Pine Needles --- Just one of the hidden costs of trees! The picture below is only from one tree which is the White Pine on #6. Fall is a beautiful time of the year with all the different colors of the trees but when the leaves and needles fall, they certainly make a big mess and take hours upon hours for several weeks to clean them up.
This morning was our first frost delay for the fall of 2014. Below is well written article from the GCSAA to help you understand why the need for frost delays are so important. If you have any questions, please feel free to contact me!
Understanding frost delaysPresented by the Golf Course Superintendents Association of America
In many regions of the country, golfers occasionally face frost delays in the spring and fall, thus pushing back starting tee times. When frost is present golf course superintendents delay play until the frost has melted. This is done to prevent damage that affects the quality of the playing surface and could potentially be very expensive to repair.
Frost is basically frozen dew that has crystallized on the grass, making it hard and brittle. A grass blade is actually 90 percent water, therefore it also freezes. Because of the short mowing height (sometimes as low as 1/8 inch) and fragile nature of the turf, putting greens are most affected by frost. Walking on frost-covered greens causes the plant to break and cell walls to rupture, thereby losing its ability to function normally. When the membrane is broken, much like an egg, it cannot be put back together.

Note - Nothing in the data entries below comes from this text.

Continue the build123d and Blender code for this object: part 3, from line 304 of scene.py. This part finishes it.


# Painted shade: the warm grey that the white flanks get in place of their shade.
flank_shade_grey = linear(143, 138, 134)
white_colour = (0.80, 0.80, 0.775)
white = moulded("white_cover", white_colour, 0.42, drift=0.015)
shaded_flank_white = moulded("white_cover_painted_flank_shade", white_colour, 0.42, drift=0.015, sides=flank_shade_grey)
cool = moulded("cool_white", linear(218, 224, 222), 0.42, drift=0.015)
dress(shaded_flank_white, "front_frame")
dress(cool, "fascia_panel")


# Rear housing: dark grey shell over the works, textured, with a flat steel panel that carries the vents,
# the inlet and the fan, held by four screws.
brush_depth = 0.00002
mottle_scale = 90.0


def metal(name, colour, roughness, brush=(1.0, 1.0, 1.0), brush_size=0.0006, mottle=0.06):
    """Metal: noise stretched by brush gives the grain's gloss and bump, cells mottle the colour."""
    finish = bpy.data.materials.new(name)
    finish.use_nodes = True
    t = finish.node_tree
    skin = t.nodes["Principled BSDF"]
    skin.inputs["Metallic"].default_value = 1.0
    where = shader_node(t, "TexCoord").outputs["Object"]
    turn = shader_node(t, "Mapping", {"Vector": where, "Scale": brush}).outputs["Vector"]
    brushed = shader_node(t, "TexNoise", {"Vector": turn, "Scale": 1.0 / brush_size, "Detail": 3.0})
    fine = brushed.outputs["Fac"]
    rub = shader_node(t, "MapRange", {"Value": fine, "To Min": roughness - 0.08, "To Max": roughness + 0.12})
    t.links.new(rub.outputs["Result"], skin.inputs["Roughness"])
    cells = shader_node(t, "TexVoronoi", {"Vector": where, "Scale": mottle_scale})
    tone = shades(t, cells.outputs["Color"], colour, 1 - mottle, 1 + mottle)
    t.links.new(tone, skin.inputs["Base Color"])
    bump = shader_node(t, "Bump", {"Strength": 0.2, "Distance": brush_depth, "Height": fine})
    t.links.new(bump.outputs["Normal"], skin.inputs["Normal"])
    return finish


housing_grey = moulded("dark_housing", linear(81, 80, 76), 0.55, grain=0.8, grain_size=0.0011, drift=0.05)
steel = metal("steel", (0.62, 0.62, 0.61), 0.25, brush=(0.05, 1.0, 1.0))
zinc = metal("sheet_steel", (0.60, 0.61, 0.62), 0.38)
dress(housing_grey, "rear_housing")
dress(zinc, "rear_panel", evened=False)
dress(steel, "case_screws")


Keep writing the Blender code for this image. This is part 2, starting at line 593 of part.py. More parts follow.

Golfers who ignore frost delays will not see immediate damage. The proof generally comes 48-72 hours later as the plant leaves turn brown and die. The result is a thinning of the putting surface and a weakening of the plant. The greens in turn become more susceptible to disease and weeds. While it may not appear to be much of an issue if a foursome begins play early on frost covered greens, consider the number of footprints that may occur on any given hole by one person is approximately 60. Multiply that by 18 holes with an average of 200 rounds per day and the result is 216,000 footprints on greens in a day or 6,480,000 in a month.

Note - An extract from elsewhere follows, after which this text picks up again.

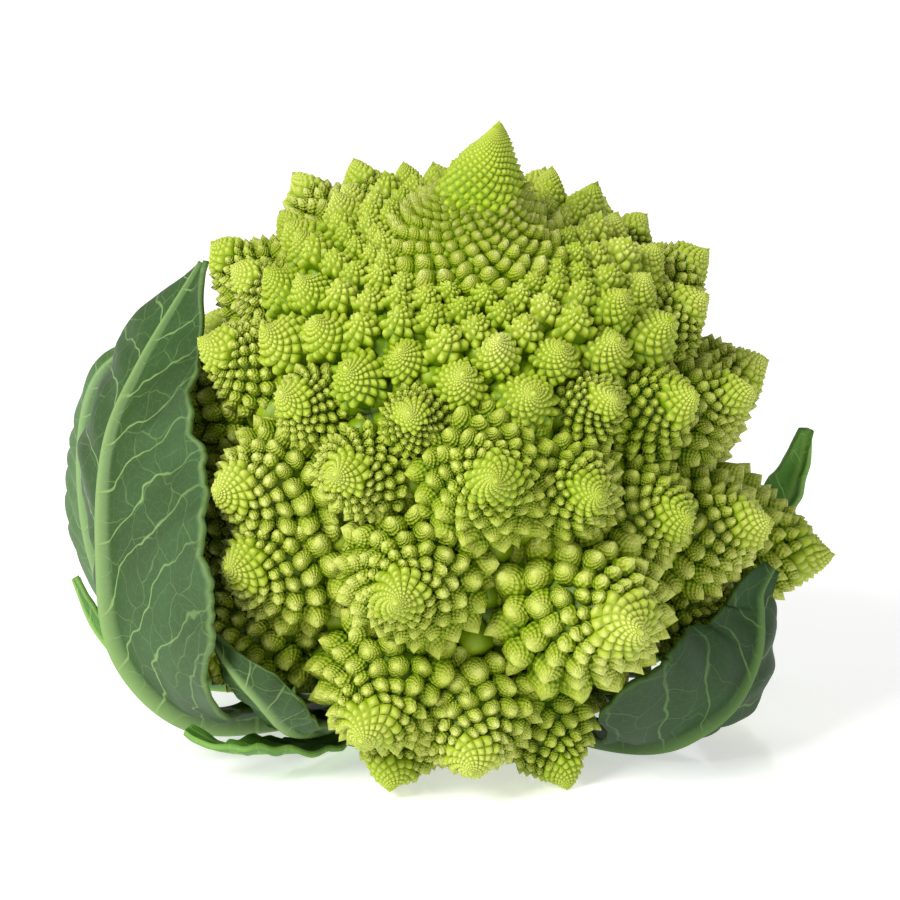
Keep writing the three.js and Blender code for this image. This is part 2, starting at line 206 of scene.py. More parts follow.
# Beads on cells whose corner points are cornerAt: between 4 corners a ring of 8 shoulders and a crown.
# A shoulder stands at middle + lift push + reach (cos a d0 + sin a d1), a being a multiple of
# 45 degrees and d0, d1 half the cell's diagonals. 20 triangles a cell; places are the same on the lattice.
def beadsOn(cornerAt, corners, cornerPlaces, middle, push, start):
    crown = start + np.arange(len(cornerAt))
    shoulder = start + len(crown) + np.arange(8 * len(crown)).reshape(-1, 8)
    eighths = np.arange(8) * math.pi / 4
    reach = bead["reach"] * np.stack([np.cos(eighths), np.sin(eighths)])

    def ringOf8(four, centre):
        return np.einsum("dj,cdx->cjx", reach, (four[:, :2] - four[:, 2:]) / 2) + centre[:, None]

    shoulders = ringOf8(corners, middle + bead["lift"] * push)
    crownPlaces = cornerPlaces.mean(axis=1)
    shoulderPlaces = ringOf8(cornerPlaces, crownPlaces)
    triangles = []
    places = []
    for i in range(4):
        j = (i + 1) % 4
        at = {"a": cornerAt[:, i], "b": cornerAt[:, j], "e": crown}
        on = {"a": cornerPlaces[:, i], "b": cornerPlaces[:, j], "e": crownPlaces}
        for name, s in (("p", 2 * i), ("q", 2 * i + 1), ("r", (2 * i + 2) % 8)):
            at[name] = shoulder[:, s]
            on[name] = shoulderPlaces[:, s]
        for three in ("abq", "aqp", "brq", "pqe", "qre"):
            triangles.append(np.stack([at[x] for x in three], axis=1))
            places.append(np.stack([on[x] for x in three], axis=1))
    return np.concatenate([middle + push, shoulders.reshape(-1, 3)]), triangles, places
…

As golf enthusiasts superintendents do not like to delay play, but they are more concerned about turf damage and the quality if conditions for the golfer. Frost also creates a hardship on a golf facility's staff as all course preparations are put to a halt until thawing occurs. Golf carts can cause considerable damage, therefore personnel cannot maneuver around the course to mow, change cup positions, collect range balls, etc.

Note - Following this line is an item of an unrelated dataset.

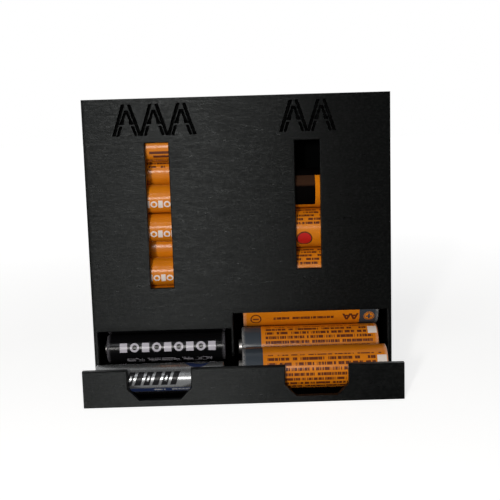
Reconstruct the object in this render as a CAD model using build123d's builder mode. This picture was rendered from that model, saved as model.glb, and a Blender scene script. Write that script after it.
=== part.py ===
from build123d import *
from math import cos, radians, sin, sqrt, tan
import os

# A two-lane gravity dispenser for AAA and AA cells, standing on its floor plate.
# +X is to the right, +Y is towards the back, +Z is up; the origin is under the middle of the case.

# case; its width follows from the lanes
case_height = 102.2
floor_thickness = 2.1
side_thickness = 1.6
back_thickness = 2.0
panel_thickness = 2.0
divider_thickness = 1.0
divider_foot_height = 10.9  # where its front edge ends, above the table
lane_depth = 17.7
edge_break = 0.3
back_corner_radius = 1.5

# pick-up tray in front of the panel
tray_depth = 26.3
lip_thickness = 2.2
lip_height = 12.5
notch_width = 21.2
notch_bevel = 3.7

# openings in the front panel
aaa_mouth_top = 19.6
aa_mouth_top = 25.1
aaa_window_width = 8.2
aaa_window_bottom = 35.0
aaa_window_top = 86.8
aa_window_width = 8.8
aa_window_bottom = 40.7
aa_window_top = 86.3

# ramps that lead each lane out into the tray
ramp_angle = 18.0
ramp_back_radius = 4.0
ramp_toe = 1.6  # how far each ramp reaches in front of the panel

# cells
jacket_corner = 0.5  # where the jacket is rolled over both ends
aaa_diameter = 10.3
aaa_body_length = 43.5
aaa_nub_diameter = 3.8
aaa_nub_height = 1.0
aa_diameter = 14.3
aa_body_length = 49.2
aa_nub_diameter = 5.4
aa_nub_height = 1.3

# clearances
cell_gap = 0.2  # between two cells that lie on each other
wall_gap = 0.3  # between a cell and a wall of its lane
seat_gap = 0.15  # under a cell that lies on the floor or a ramp
aaa_end_play = 3.45  # how much wider each lane is than a cell is long
aa_end_play = 4.85

# how each lane is filled, from the mouth up: 0 leans on the panel, 1 leans on the back wall
aaa_mouth_depth = 7.1  # the axis of the cell in the mouth, behind the panel's back face
aaa_lean = [0.845, 0, 0, 1, 0, 0, 0.75, 0]
aaa_shift = [-0.7, -0.6, 0.5, -0.3, 0.8, -0.8, 0.4, 0.9, -0.5, 0.2]
aaa_direction = [-1, -1, 1, -1, -1, 1, -1, -1, -1, 1]
aa_mouth_depth = 2.4
aa_lean = [0, 0, 0, 0]
aa_shift = [-0.8, -0.9, 1.1, -0.4, 0.6, 1.2]
aa_direction = [-1, -1, 1, -1, -1, -1]

# places that follow from the sizes above
case_depth = tray_depth + panel_thickness + lane_depth + back_thickness
tray_front = -case_depth / 2
panel_front = tray_front + tray_depth
panel_back = panel_front + panel_thickness
back_wall = panel_back + lane_depth
aaa_lane_width = aaa_body_length + aaa_nub_height + aaa_end_play
aa_lane_width = aa_body_length + aa_nub_height + aa_end_play
case_width = 2 * side_thickness + aaa_lane_width + divider_thickness + aa_lane_width
lane_right = case_width / 2 - side_thickness
aaa_lane = (-lane_right, -lane_right + aaa_lane_width)
aa_lane = (lane_right - aa_lane_width, lane_right)
divider_left = aaa_lane[1]


def lane_centre(lane):
    return (lane[0] + lane[1]) / 2


def lane_width(lane):
    return lane[1] - lane[0]


def ramp_height(y):
    """Height of a ramp's top surface at y."""
    return floor_thickness + (y - panel_front + ramp_toe) * tan(radians(ramp_angle))


def cell_places(diameter, mouth_depth, leans):
    """(y, z) of each cell's axis: the one in the tray, the one in the mouth, then up the lane."""
    radius = diameter / 2
    places = [(tray_front + lip_thickness + wall_gap + radius, floor_thickness + seat_gap + radius)]
    y = panel_back + mouth_depth
    z = ramp_height(y) + (radius + seat_gap) / cos(radians(ramp_angle))
    places.append((y, z))
    for lean in leans:
        front_y = panel_back + wall_gap + radius
        play = lane_depth - diameter - 2 * wall_gap
        next_y = front_y + lean * play
        z += sqrt((diameter + cell_gap) ** 2 - (next_y - y) ** 2)
        y = next_y
        places.append((y, z))
    return places


os.makedirs("parts", exist_ok=True)

# Floor plate with the lip that holds the cells in the tray. A notch in front of each lane lets a
# finger tip a cell out.
with BuildPart() as base_tray:
    with BuildSketch(Plane.XY):
        Rectangle(case_width, case_depth)
    extrude(amount=floor_thickness)
    with BuildSketch(Plane.XZ.offset(-tray_front)):
        with Locations((0, lip_height / 2)):
            Rectangle(case_width, lip_height)
    extrude(amount=-lip_thickness)
    with BuildSketch(Plane.XZ.offset(-tray_front)):
        for lane in (aaa_lane, aa_lane):
            left = lane_centre(lane) - notch_width / 2
            right = lane_centre(lane) + notch_width / 2
            with BuildLine():
                Polyline(
                    (left, lip_height),
                    (left, floor_thickness + notch_bevel),
                    (left + notch_bevel, floor_thickness),
                    (right - notch_bevel, floor_thickness),
                    (right, floor_thickness + notch_bevel),
                    (right, lip_height),
                    close=True,
                )
            make_face()
    extrude(amount=-lip_thickness, mode=Mode.SUBTRACT)
    front_face = base_tray.faces().filter_by(Axis.Y).sort_by(Axis.Y)[0]
    chamfer(front_face.edges().filter_by(Axis.X).group_by(Axis.Z)[-1], edge_break)
    chamfer(base_tray.edges().filter_by(Axis.Z).group_by(Axis.Y)[0], edge_break)
    fillet(base_tray.edges().filter_by(Axis.Z).group_by(Axis.Y)[-1], back_corner_radius)
base_tray.part.label = "base_tray"
export_step(base_tray.part, "parts/base_tray.step")

# Back and sides of both lanes, one channel open to the front and to the top.
with BuildPart() as back_shell:
    with BuildSketch(Plane.XY.offset(floor_thickness)):
        with Locations((0, (panel_back + back_wall + back_thickness) / 2)):
            Rectangle(case_width, lane_depth + back_thickness)
        with Locations((0, (panel_back + back_wall) / 2)):
            Rectangle(2 * lane_right, lane_depth, mode=Mode.SUBTRACT)
    extrude(amount=case_height - floor_thickness)
    fillet(back_shell.edges().filter_by(Axis.Z).group_by(Axis.Y)[-1], back_corner_radius)
back_shell.part.label = "back_shell"
export_step(back_shell.part, "parts/back_shell.step")

# Front panel: a level window for each lane, and a mouth under each where the cells roll out.
with BuildPart() as front_panel:
    with BuildSketch(Plane.XZ.offset(-panel_front)):
        with Locations((0, (floor_thickness + case_height) / 2)):
            Rectangle(case_width, case_height - floor_thickness)
        for lane, top in ((aaa_lane, aaa_mouth_top), (aa_lane, aa_mouth_top)):
            with Locations((lane_centre(lane), (floor_thickness + top) / 2)):
                Rectangle(lane_width(lane), top - floor_thickness, mode=Mode.SUBTRACT)
        for lane, width, low, high in (
            (aaa_lane, aaa_window_width, aaa_window_bottom, aaa_window_top),
            (aa_lane, aa_window_width, aa_window_bottom, aa_window_top),
        ):
            with Locations((lane_centre(lane), (low + high) / 2)):
                Rectangle(width, high - low, mode=Mode.SUBTRACT)
    extrude(amount=-panel_thickness)
    # The strip between the mouths stops short of the floor, bevelled like the divider behind it.
    with BuildSketch(Plane.YZ.offset(divider_left)):
        with BuildLine():
            Polyline(
                (panel_front, floor_thickness),
                (panel_front, divider_foot_height),
                (panel_back, divider_foot_height - panel_thickness),
                (panel_back, floor_thickness),
                close=True,
            )
        make_face()
    extrude(amount=divider_thickness, mode=Mode.SUBTRACT)
    rim = front_panel.faces().filter_by(Axis.Y).sort_by(Axis.Y)[0].outer_wire().edges()
    sides = rim.filter_by(Axis.Z).group_by(Axis.X)
    chamfer(sides[0] + sides[-1] + rim.filter_by(Axis.X).group_by(Axis.Z)[-1], edge_break)
front_panel.part.label = "front_panel"
export_step(front_panel.part, "parts/front_panel.step")

# Wall between the lanes. Its front foot is bevelled back, so that it stands clear of the tray.
with BuildPart() as divider:
    with BuildSketch(Plane.YZ.offset(divider_left)):
        with BuildLine():
            Polyline(
                (panel_back, divider_foot_height - panel_thickness),
                (panel_back, case_height),
                (back_wall, case_height),
                (back_wall, floor_thickness),
                (panel_front + divider_foot_height - floor_thickness, floor_thickness),
                close=True,
            )
        make_face()
    extrude(amount=divider_thickness)
divider.part.label = "divider"
export_step(divider.part, "parts/divider.step")

# Ramps: a straight slope that runs up the back wall in an arc, so that a cell can't wedge there.
slope_top = ramp_height(back_wall)
tangent_length = ramp_back_radius * tan(radians(90 - ramp_angle) / 2)
slope_end = back_wall - tangent_length * cos(radians(ramp_angle))
for name, lane in (("aaa_ramp", aaa_lane), ("aa_ramp", aa_lane)):
    with BuildPart() as ramp:
        with BuildSketch(Plane.YZ.offset(lane[0])):
            with BuildLine():
                slope = Line((panel_front - ramp_toe, floor_thickness), (slope_end, ramp_height(slope_end)))
                sweep_up = TangentArc(slope @ 1, (back_wall, slope_top + tangent_length), tangent=slope % 1)
                Polyline(sweep_up @ 1, (back_wall, floor_thickness), slope @ 0)
            make_face()
        extrude(amount=lane_width(lane))
    ramp.part.label = name
    export_step(ramp.part, f"parts/{name}.step")


def make_cell(name, place, x, direction, diameter, body_length, nub_diameter, nub_height):
    """A cell lying along X: its jacketed can, with the nub at the end that direction points to."""
    total_length = body_length + nub_height
    radius = diameter / 2
    plane = Plane(
        origin=(x - direction * total_length / 2, place[0], place[1]),
        x_dir=(direction, 0, 0),
        z_dir=(0, -direction, 0),
    )
    with BuildPart() as cell:
        with BuildSketch(plane):
            with BuildLine():
                Polyline(
                    (0, 0),
                    (0, radius - jacket_corner),
                    (jacket_corner, radius),
                    (body_length - jacket_corner, radius),
                    (body_length, radius - jacket_corner),
                    (body_length, nub_diameter / 2),
                    (total_length, nub_diameter / 2),
                    (total_length, 0),
                    close=True,
                )
            make_face()
        revolve(axis=Axis(plane.origin, plane.x_dir))
    cell.part.label = name
    export_step(cell.part, f"parts/{name}.step")


aaa_places = cell_places(aaa_diameter, aaa_mouth_depth, aaa_lean)
for number, (place, shift, direction) in enumerate(zip(aaa_places, aaa_shift, aaa_direction), 1):
    make_cell(
        f"aaa_cell_{number}", place, lane_centre(aaa_lane) + shift, direction, aaa_diameter,
        aaa_body_length, aaa_nub_diameter, aaa_nub_height,
    )

aa_places = cell_places(aa_diameter, aa_mouth_depth, aa_lean)
for number, (place, shift, direction) in enumerate(zip(aa_places, aa_shift, aa_direction), 1):
    make_cell(
        f"aa_cell_{number}", place, lane_centre(aa_lane) + shift, direction, aa_diameter,
        aa_body_length, aa_nub_diameter, aa_nub_height,
    )


def roll_facts(name, places, diameter):
    """Print how far the cell in the mouth can roll down its ramp, and how the lane above follows."""
    down, out = sin(radians(ramp_angle)), cos(radians(ramp_angle))
    (tray_y, tray_z), (y, z), (next_y, next_z) = places[:3]
    to_floor = (z - tray_z) / down
    along = (y - tray_y) * out + (z - tray_z) * down
    across = sqrt((y - tray_y) ** 2 + (z - tray_z) ** 2 - along**2)
    to_cell = along - sqrt((diameter + cell_gap) ** 2 - across**2)
    sink = down + out * (next_y - y) / (next_z - z)
    print(f"{name}: rolls {min(to_floor, to_cell):.3f} mm, next cell sinks {sink:.4f} mm for each mm")


roll_facts("aaa", aaa_places, aaa_diameter)
roll_facts("aa", aa_places, aa_diameter)
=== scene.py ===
import math

import bpy
import numpy as np
from mathutils import Matrix, Vector


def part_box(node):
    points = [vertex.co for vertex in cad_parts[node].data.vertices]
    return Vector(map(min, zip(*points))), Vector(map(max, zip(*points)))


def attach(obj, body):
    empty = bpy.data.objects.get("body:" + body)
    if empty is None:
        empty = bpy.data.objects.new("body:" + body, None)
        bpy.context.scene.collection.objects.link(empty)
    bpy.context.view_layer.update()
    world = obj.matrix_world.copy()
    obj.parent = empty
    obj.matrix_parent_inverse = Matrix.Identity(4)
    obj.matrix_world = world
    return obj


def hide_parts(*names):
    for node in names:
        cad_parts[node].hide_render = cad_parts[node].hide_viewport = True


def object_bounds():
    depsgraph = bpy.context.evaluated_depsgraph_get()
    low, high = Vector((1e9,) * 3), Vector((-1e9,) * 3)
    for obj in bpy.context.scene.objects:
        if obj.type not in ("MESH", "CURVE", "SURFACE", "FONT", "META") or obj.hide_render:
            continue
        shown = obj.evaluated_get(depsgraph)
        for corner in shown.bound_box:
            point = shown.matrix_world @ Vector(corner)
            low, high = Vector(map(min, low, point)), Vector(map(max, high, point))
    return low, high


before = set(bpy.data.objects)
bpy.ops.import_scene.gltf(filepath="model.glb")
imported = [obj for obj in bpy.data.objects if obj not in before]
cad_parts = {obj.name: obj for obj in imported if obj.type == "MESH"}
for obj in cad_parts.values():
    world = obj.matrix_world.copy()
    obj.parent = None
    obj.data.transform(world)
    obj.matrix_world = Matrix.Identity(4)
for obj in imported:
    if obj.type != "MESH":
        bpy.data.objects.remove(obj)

# Battery dispenser with two lanes: the printed case keeps its solids, and the front panel and all
# sixteen cells are worked out here in finer detail. Lengths in the dictionaries are millimetres.
mm = 0.001
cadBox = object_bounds()
scene = bpy.context.scene
print("frame loaded:", len(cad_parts), "solids")


class Value:
    # A number socket that can stand in a Python sum.

    def __init__(self, paint, socket):
        self.paint = paint
        self.socket = socket

    def calc(self, operation, *others, **settings):
        return self.paint.calc(operation, self, *others, **settings)

    def __add__(self, other): return self.calc("ADD", other)
    def __radd__(self, other): return self.calc("ADD", other)
    def __sub__(self, other): return self.calc("SUBTRACT", other)
    def __rsub__(self, other): return self.paint.calc("SUBTRACT", other, self)
    def __mul__(self, other): return self.calc("MULTIPLY", other)
    def __rmul__(self, other): return self.calc("MULTIPLY", other)
    def __truediv__(self, other): return self.calc("DIVIDE", other)
    def __abs__(self): return self.calc("ABSOLUTE")
    def below(self, other): return self.calc("LESS_THAN", other)
    def above(self, other): return self.calc("GREATER_THAN", other)
    def most(self, other): return self.calc("MAXIMUM", other)
    def wave(self): return self.calc("COSINE")
    def root(self): return self.calc("SQRT")

    def clip(self):
        return self.paint.calc("ADD", self, 0.0, clamp=True)

    def rise(self, start, end):
        # 0 at start and 1 at end, straight between them and level outside, whichever is larger.
        return ((self - start) * (1.0 / (end - start))).clip()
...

One technique employed to reduce possible frost damage is to raise the cutting height of mowers to create a hardier surface. It may also be possible to reroute play to holes where the frost melts more quickly. But regardless of these methods, the best medicine is for all to understand the hows and whys of the delay and in turn gain a greater appreciation for the golf course. It would also be wise to give the course a phone call before heading out to play to see if tee times have been pushed back due to frost.